The conservative assault on women’s basic human rights just doesn’t stop.
And just as the GOP hired Arizona-based sex-crimes prosecutor Rachel Mitchell to serve as a kind of figleaf to cover the obscene nakedness of their shameful misogyny, we also see Republican-aligned women coming out in full force to play an identity-politics game geared toward masking the extreme anti-feminist ideology steeping the conservative political agenda.
If a woman says it, can it really be anti-woman?
I can hear now that swarm of white male Republican senators who hired Rachel Mitchell telling us, “Hey, some of our best commentators are women.”
Take conservative commentator Carrie Sheffield who recently published an opinion piece on CNN.com titled “Democrats Have Hijacked #MeToo for Political Gain.”
Positioning herself as a #MeToo supporter, she charges the democrats with having “hijacked #Me Too for political gain.” While lauding the movement for toppling serial sexual predators and harassers and advocating for and protecting the most vulnerable, she expresses concern that “the noble justice of #MeToo has been politically hijacked and weaponized, co-opted by Democrats seeking to extrapolate this just cause for liberal policies that go beyond equal and fair treatment for women.”
We really never get an answer in her column, which focuses on Christine Blasey Ford’s accusations that Supreme Court nominee Brett Kavanaugh sexually assaulted her when they were both in high school, as to how pushing for the FBI to investigate these accusations goes beyond advocating for the “equal and fair treatment of women”? Doesn’t trying to ensure that someone appointed to the Supreme Court isn’t a sexual predator, misogynist, and liar a rather big deal when it comes to defending the “equal and fair treatment of women”? After all, appointing a justice who disrespects, maybe even hates, women wouldn’t bode well for guaranteeing the highest court in the land will decide law that protects women’s rights.
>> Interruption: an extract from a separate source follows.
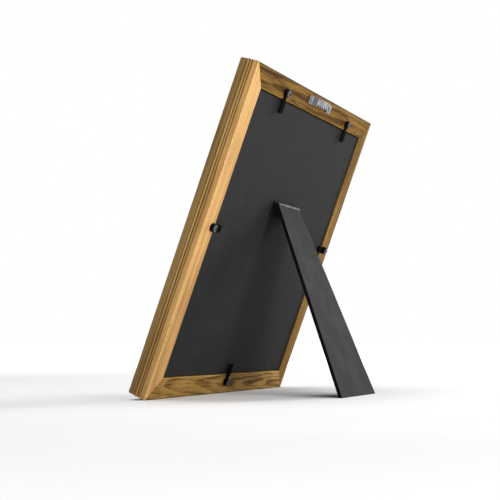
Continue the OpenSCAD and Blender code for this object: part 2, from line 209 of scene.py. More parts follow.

She does endorse a recent Wall Street Journal editorial titled “The Presumption of Guilt: The New Liberal Standard Turns American Due Process Upside Down,” in which the editorial board argues, with particular regard to Kavanaugh’s situation, that “the Democratic standard for sexual-assault allegations is that they should be accepted as true merely for having been made. The accuser is assumed to be telling the truth because the accuser is a woman. The burden is on Mr. Kavanaugh to prove his innocence. If he cannot do so, then he is unfit to serve on the Court.”
And then, like The Wall Street Journal, she distorts the position democrats are taking and the process they are calling for, as she writes, “They are attempting to tip the scales of justice away from evidence and data toward emotion and speculation — assuming guilt first — and without credible evidence to support their conclusion.”
Again, when does asking for an investigation to attempt as vigorously and responsibly to arrive at the truth become the equivalent of “assuming guilt first” and moving away “from evidence and data toward emotion and speculation”?
The democrats have not arrived at a conclusion; they have called for a search for facts. Republicans and the President have refused to support such a search.
Indeed, in a manner that saddening, maddening, and cruelly ironic, Arizona Republican Senator Jeff Flake announced his “yes” vote for Kavanaugh, providing as his rationale the uncertainty that remained after yesterday’s hearing. He invoked the standard line that our justice system honors the presumption of innocence, “absent of corroborating evidence.”
Absent of corroborating evidence!?! It was the Republicans, including the President, who barred the FBI from investigating so that corroborating evidence could be produced—or not.
Both Sheffield and Flake ignore the fact that Democrats were arguing for a fact-based hearing and an FBI investigation that would produce facts. They weren’t simply believing Blasey Ford or privileging emotions and speculation about facts and evidence.
It was precisely the gang of Republican senators who took Kavanaugh at his word and praised his heartfelt testimony, empathizing with pain and hardship of the hearing process. The poor man! The poor man who had every resource at his disposal to clear his name by himself insisting on an FBI investigation.
These are arguments by Sheffield and The Wall Street Journal are inane and poorly-reasoned distortions and misrepresentations of what has transpired, reeking of bad faith.
The worst part is, especially with regards to Sheffield who proclaims her feminist bona fides, that these arguments fuel the dynamics that make it all the harder for women to come forward to speak of their experiences of sexual assault. They seek to take the burden off of Kavanaugh to explain his past and thus work to realize the threat of appointing yet another sexual predator and misogynist to the highest court in the land to adjudicate our lives.
Tim Libretti is a professor of U.S. literature and culture at a state university in Chicago. A long-time progressive voice, he has published many academic and journalistic articles on culture, class, race, gender, and politics, for which he has received awards from the Working Class Studies Association, the International Labor Communications Association, the National Federation of Press Women, and the Illinois Woman’s Press Association.